A clearance on 80 could have led to Parky going clear but he hesitated and the chance was lost. Fog was descending on the river. Town continued to chase, with a Gritton shot and a Rob Jones header showing no threat but then Town had been no threat all match. There was no co-ordination. The ball was constantly hoofed upfield with 8 back and 2 up front, even at this stage. This isn’t football. For the umpteenth time the lightweight Parky was bundled off the ball, then Newey worked in with Cohen whose backheader won a throw, The ball came to Bolland whose low shot went wide to the relief of ‘No Save to Make’ Shearer in the Rovers goal. A Reddy burst on 90 took him too far. Cohen was bundled over in the corner. Mildy came up. Newey swung in a cross, a defender headed it out, the ball came back in ... but the referee blew the whistle for full time. Grimsby Town 0, Bristol Rovers 1.

The Verdict. Frankly, this was atrocious. Grimsby played awful, dire rubbish The most depressing thing was that Town came out in the second half with the same lack of tactics as the first half. What did the half-time team talk consist of? Time and time again one player was trapped in a group of Rovers defenders with no-one to help. The distribution and build-up were generally poor, allowing Rovers to make breaks. Rovers were a well organised side, but as a month ago, it was their determination which won the game. They also looked more skilful, but we’re not talking Chelsea here. It was clear from the start that they intended to give our attackers no room. Town’s tactics were non-existent and yet no adjustments were made other than a wing switch between Parky and Cohen, which achieved nothing. The game hinged on balls being hoofed upfield with the occasional attempt to pass the ball across field and open up the game. Midfielders and attackers just got bogged down trying to unlock the Rovers defence. There was no imagination and no energy. It might have helped if we’d made them run around more. Some of the players weren’t up to it. Parky seemed lightweight but worst of all for me was Newey who wasted 90% of the balls he played. There were odd touches from Toner and Croft, which gave moments of encouragement, and Rob Jones looked good in defence. Cohen showed lots of endeavour without achieving anything, but my Man of the Match in a dismal showing was Paul Bolland, who in his normal battling style at least tried to open up the defence by switching the play with intelligent and well-placed cross field balls. Apart from that there was nothing intelligent about this performance. This was the epitome of freezing grimness. The view from nihil.

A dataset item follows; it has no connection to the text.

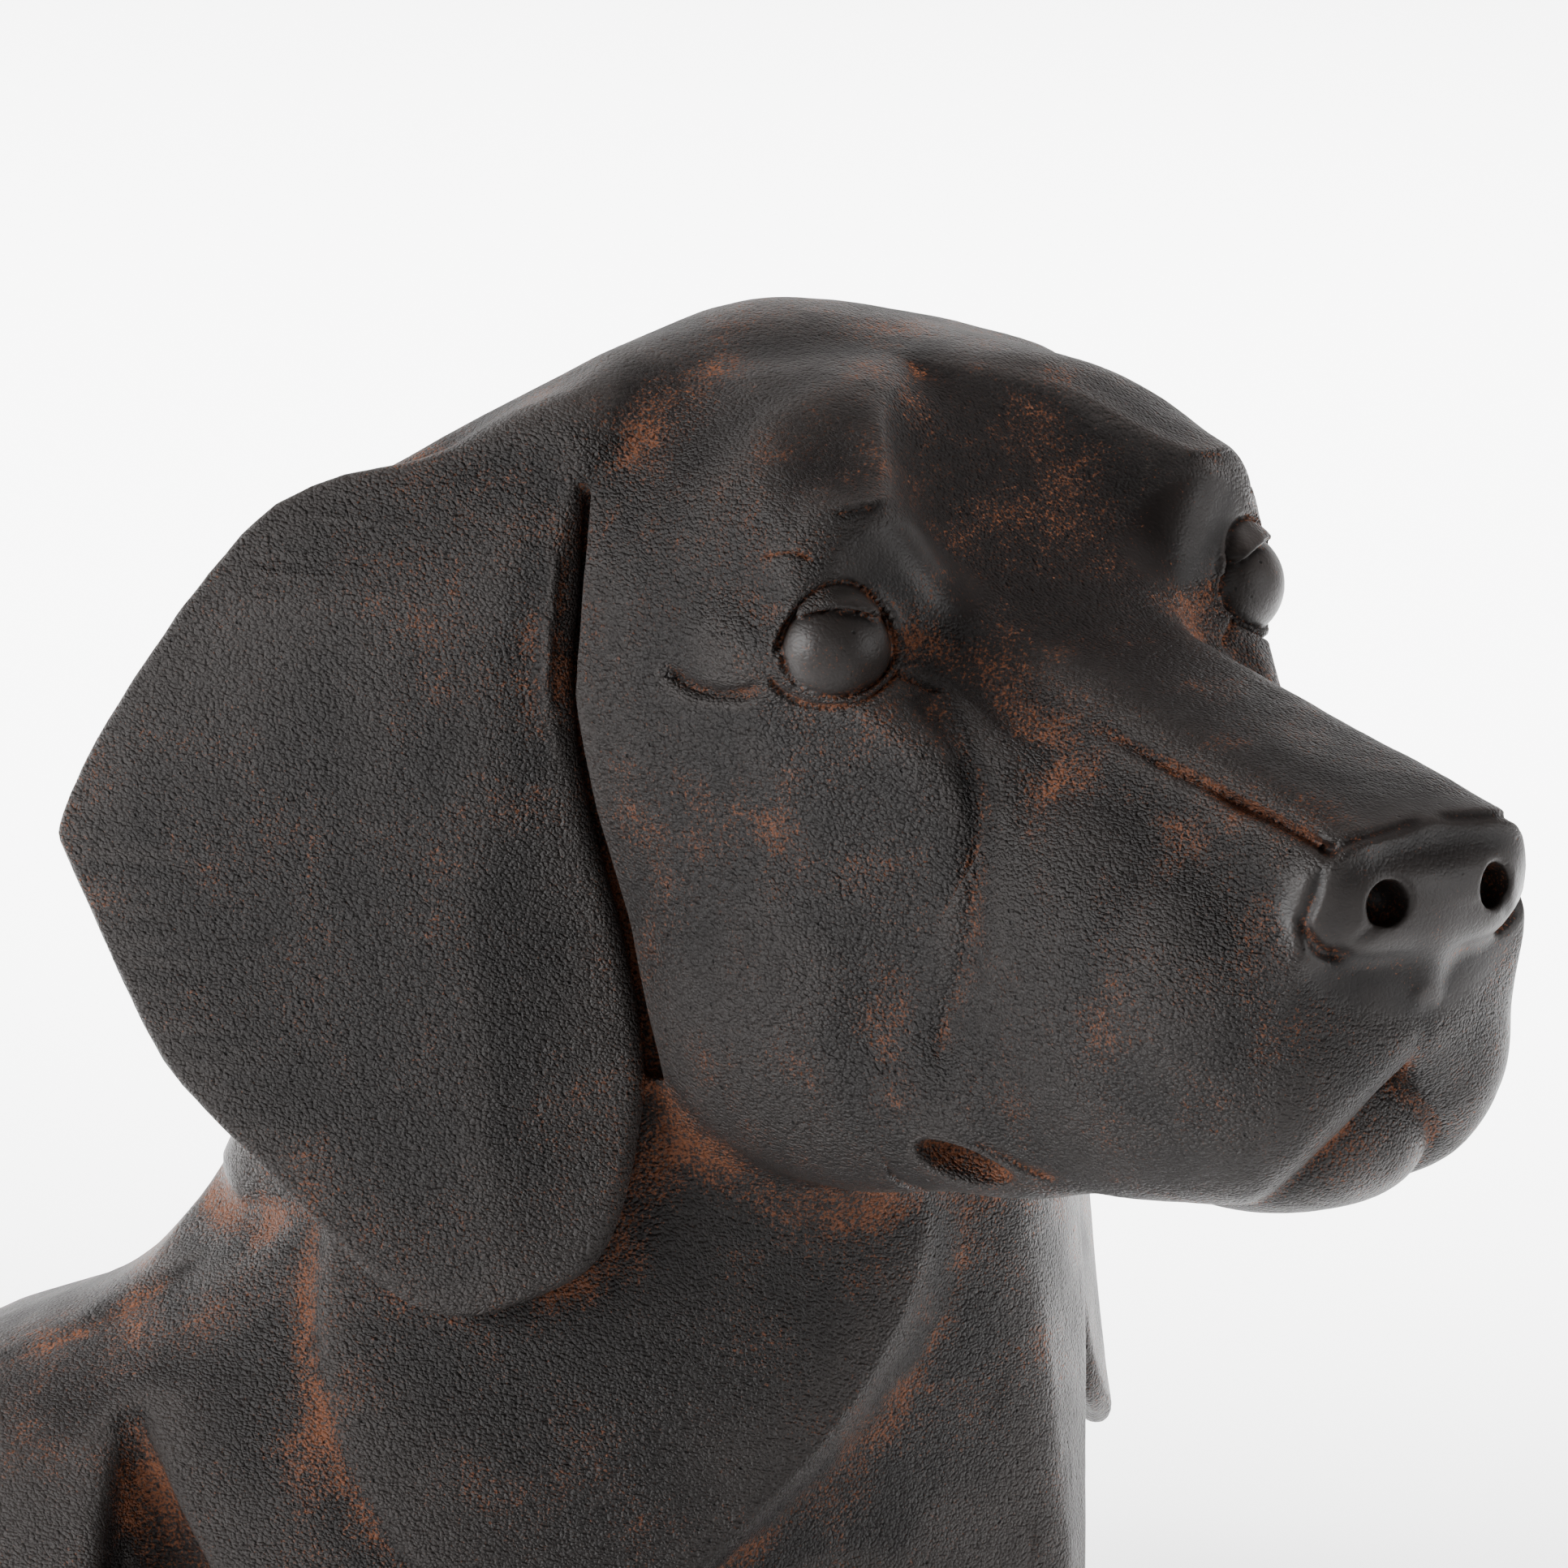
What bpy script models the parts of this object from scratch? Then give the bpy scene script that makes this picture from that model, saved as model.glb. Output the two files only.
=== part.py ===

`If you want to waste time, come to Grimsby Town’ announced my daughter Revis at the end, who suggested they should learn to play. I reminded of what she said last time ‘You sit in the cold and you watch rubbish’. ‘And you freeze to death’ she added. There was nothing to warm us here. OK, we agreed that we enjoyed our lunch and she liked the arcades, but as far as the football went that’s her 6th home consecutive defeat. At this rate I’ll be had up for cruelty to children. She rang her mum and told her ‘It was freezing cold. We lost 1 - 0’. Her rose was wilting. Once again we gloomily trudged back to the station and looked at the sad seafront illuminations before boogieing back to Basingstoke.

Can we have a refund please, Mr. Fenty?